» **TASK PROMPT**
Quote exactly the lines between the line containing "return material" and the line containing "if empty is", counting those two lines as part of the range. Leave the rest out.

====== SUPPLIED DATA

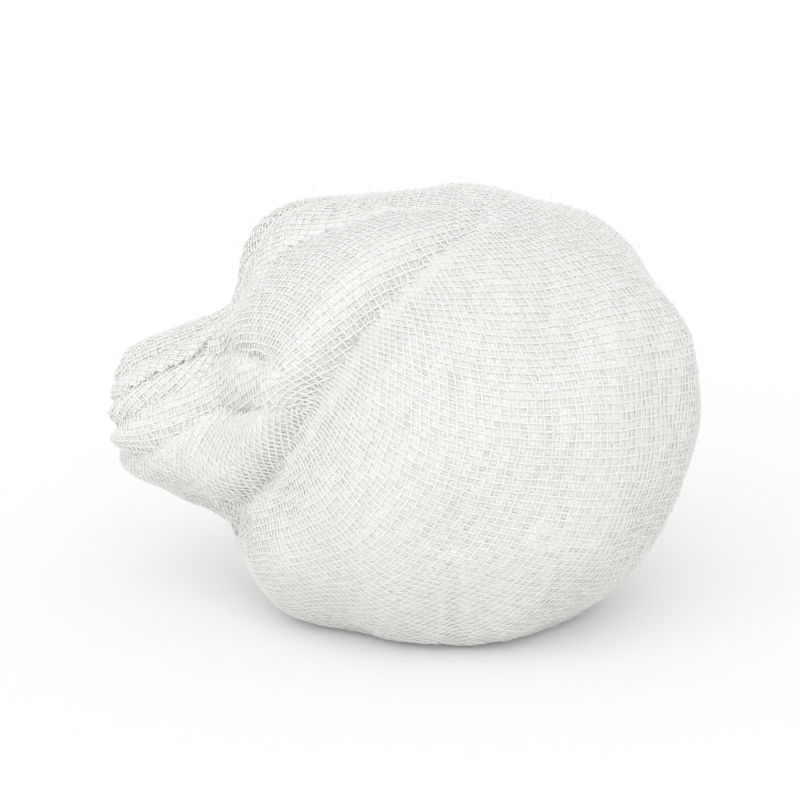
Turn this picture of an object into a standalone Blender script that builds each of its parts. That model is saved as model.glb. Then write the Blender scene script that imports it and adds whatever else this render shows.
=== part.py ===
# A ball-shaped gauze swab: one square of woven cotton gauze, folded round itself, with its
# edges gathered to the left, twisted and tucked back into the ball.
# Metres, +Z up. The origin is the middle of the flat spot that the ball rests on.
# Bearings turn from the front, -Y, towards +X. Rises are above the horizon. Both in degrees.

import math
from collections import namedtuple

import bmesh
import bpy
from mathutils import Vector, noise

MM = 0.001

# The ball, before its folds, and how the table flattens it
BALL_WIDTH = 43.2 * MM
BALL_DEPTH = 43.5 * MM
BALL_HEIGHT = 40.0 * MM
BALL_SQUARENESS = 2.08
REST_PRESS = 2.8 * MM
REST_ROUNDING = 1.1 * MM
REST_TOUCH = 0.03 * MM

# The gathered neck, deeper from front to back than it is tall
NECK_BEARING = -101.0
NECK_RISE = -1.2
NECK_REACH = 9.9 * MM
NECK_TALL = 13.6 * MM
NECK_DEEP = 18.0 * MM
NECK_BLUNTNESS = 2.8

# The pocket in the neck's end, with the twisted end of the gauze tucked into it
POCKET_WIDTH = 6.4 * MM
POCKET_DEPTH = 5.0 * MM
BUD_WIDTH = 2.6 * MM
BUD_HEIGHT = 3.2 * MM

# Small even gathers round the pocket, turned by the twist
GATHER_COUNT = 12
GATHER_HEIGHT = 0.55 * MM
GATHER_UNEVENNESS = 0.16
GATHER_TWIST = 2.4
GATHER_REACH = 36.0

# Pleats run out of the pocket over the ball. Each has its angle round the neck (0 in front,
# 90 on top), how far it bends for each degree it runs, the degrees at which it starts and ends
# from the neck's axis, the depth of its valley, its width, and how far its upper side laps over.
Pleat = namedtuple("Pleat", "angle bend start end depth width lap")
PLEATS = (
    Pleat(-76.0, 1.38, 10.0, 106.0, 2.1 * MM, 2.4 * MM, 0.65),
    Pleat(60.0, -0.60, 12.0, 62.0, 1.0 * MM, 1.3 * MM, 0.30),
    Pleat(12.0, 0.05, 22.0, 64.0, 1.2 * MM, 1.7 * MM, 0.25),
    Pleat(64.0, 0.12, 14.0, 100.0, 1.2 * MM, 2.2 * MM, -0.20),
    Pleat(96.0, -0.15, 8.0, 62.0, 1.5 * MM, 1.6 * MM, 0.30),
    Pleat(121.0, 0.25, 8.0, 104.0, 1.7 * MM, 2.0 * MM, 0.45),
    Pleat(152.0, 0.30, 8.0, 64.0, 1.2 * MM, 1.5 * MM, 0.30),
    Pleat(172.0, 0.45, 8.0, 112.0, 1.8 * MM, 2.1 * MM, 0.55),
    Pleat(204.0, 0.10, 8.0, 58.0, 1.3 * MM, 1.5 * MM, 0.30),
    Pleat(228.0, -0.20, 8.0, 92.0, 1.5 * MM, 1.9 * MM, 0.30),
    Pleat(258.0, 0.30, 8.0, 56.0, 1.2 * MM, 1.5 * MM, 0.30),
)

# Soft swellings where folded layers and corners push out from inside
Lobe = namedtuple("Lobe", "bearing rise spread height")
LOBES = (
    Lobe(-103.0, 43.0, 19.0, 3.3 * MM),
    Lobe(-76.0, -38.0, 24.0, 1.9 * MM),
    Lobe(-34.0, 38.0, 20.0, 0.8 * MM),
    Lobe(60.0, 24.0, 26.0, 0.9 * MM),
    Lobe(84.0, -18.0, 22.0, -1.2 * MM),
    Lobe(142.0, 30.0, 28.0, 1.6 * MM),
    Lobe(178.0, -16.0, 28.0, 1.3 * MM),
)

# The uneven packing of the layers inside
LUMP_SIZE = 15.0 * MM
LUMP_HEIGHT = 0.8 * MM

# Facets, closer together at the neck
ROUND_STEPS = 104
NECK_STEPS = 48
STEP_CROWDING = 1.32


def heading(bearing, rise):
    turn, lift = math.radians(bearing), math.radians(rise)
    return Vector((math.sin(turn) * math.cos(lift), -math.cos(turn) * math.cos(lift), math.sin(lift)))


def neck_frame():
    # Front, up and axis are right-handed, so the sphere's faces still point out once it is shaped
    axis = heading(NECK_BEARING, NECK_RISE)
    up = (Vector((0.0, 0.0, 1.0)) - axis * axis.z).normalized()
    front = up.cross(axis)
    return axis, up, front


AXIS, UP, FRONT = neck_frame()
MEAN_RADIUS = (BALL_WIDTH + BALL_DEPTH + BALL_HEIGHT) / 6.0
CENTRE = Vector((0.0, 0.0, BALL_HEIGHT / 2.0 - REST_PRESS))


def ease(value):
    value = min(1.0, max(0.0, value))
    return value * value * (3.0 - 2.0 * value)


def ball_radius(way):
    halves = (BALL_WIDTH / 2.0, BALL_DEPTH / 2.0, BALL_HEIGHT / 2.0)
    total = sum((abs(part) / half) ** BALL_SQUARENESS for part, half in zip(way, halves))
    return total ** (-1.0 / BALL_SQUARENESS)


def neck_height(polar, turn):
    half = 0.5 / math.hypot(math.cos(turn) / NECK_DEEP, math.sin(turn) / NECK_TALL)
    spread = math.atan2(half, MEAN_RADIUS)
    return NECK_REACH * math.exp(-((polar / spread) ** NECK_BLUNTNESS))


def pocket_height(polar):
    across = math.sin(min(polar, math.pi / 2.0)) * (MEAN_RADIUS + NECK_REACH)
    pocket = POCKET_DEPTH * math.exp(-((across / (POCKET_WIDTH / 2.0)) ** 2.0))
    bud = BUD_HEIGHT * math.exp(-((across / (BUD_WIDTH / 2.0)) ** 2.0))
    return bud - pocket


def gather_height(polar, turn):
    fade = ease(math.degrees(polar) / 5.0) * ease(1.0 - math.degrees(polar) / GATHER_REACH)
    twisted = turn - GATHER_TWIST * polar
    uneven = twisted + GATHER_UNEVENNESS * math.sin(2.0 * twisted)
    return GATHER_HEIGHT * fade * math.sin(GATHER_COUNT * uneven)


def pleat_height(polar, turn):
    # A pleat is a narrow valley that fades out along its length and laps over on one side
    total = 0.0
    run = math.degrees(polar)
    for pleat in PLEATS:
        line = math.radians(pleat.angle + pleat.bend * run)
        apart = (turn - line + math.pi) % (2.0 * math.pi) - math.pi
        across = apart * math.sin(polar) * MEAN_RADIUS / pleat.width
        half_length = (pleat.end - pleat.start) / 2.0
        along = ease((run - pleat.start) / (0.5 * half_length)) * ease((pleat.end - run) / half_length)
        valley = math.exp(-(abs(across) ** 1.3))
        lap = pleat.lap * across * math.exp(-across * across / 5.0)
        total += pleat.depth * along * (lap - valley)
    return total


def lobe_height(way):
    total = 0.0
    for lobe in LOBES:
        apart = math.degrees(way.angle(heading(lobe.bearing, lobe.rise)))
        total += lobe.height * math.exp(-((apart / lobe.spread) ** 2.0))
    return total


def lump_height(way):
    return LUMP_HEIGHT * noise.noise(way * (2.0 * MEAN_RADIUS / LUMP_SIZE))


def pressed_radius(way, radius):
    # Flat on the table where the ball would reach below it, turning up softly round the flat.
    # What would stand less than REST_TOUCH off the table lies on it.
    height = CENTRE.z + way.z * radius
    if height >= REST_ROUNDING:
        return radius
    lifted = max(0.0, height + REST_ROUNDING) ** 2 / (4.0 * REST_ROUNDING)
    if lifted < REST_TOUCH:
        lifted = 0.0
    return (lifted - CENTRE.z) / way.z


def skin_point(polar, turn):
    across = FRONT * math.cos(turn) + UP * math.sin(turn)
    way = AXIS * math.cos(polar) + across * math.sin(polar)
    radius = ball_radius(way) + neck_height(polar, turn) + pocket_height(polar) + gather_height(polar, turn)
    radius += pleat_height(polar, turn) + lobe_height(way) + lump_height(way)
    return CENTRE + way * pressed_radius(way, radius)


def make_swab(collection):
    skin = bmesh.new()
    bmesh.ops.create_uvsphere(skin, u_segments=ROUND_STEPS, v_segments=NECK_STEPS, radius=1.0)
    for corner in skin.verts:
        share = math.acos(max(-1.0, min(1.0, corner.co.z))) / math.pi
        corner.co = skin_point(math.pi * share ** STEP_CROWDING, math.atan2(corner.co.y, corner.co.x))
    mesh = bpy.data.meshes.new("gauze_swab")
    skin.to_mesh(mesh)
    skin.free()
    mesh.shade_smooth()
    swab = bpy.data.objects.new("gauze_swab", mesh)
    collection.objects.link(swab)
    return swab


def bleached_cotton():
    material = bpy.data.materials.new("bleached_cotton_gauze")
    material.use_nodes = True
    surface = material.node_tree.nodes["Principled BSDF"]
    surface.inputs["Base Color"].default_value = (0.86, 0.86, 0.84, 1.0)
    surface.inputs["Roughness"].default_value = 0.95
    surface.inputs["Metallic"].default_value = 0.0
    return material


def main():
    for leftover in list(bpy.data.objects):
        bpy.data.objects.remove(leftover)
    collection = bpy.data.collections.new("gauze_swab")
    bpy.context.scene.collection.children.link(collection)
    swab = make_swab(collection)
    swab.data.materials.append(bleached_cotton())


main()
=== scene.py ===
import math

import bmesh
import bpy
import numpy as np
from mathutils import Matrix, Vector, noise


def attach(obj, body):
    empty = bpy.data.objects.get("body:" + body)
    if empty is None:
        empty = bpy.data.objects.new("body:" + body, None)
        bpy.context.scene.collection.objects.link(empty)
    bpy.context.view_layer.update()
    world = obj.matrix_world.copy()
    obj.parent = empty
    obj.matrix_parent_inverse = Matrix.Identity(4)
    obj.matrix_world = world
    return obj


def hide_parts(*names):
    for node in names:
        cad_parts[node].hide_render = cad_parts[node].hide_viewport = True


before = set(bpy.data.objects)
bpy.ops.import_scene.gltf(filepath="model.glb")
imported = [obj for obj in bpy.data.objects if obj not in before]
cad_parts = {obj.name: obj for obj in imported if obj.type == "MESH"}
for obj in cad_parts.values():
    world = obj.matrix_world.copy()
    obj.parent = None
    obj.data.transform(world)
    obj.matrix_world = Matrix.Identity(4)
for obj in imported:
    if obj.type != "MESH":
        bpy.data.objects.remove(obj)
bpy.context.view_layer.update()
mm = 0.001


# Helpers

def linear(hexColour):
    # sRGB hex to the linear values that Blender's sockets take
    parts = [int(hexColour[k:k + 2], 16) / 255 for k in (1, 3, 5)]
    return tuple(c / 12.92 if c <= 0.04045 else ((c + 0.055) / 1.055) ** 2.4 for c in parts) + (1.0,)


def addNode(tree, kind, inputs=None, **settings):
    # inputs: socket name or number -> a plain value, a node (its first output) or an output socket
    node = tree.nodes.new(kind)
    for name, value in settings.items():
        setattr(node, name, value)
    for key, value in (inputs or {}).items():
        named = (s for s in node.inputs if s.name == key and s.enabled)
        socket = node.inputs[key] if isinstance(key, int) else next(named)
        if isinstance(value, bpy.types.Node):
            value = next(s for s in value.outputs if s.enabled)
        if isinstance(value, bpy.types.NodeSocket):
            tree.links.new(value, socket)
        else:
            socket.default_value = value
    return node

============

» **ANSWER**
    return material


def main():
    for leftover in list(bpy.data.objects):
        bpy.data.objects.remove(leftover)
    collection = bpy.data.collections.new("gauze_swab")
    bpy.context.scene.collection.children.link(collection)
    swab = make_swab(collection)
    swab.data.materials.append(bleached_cotton())


main()
=== scene.py ===
import math

import bmesh
import bpy
import numpy as np
from mathutils import Matrix, Vector, noise


def attach(obj, body):
    empty = bpy.data.objects.get("body:" + body)
    if empty is None:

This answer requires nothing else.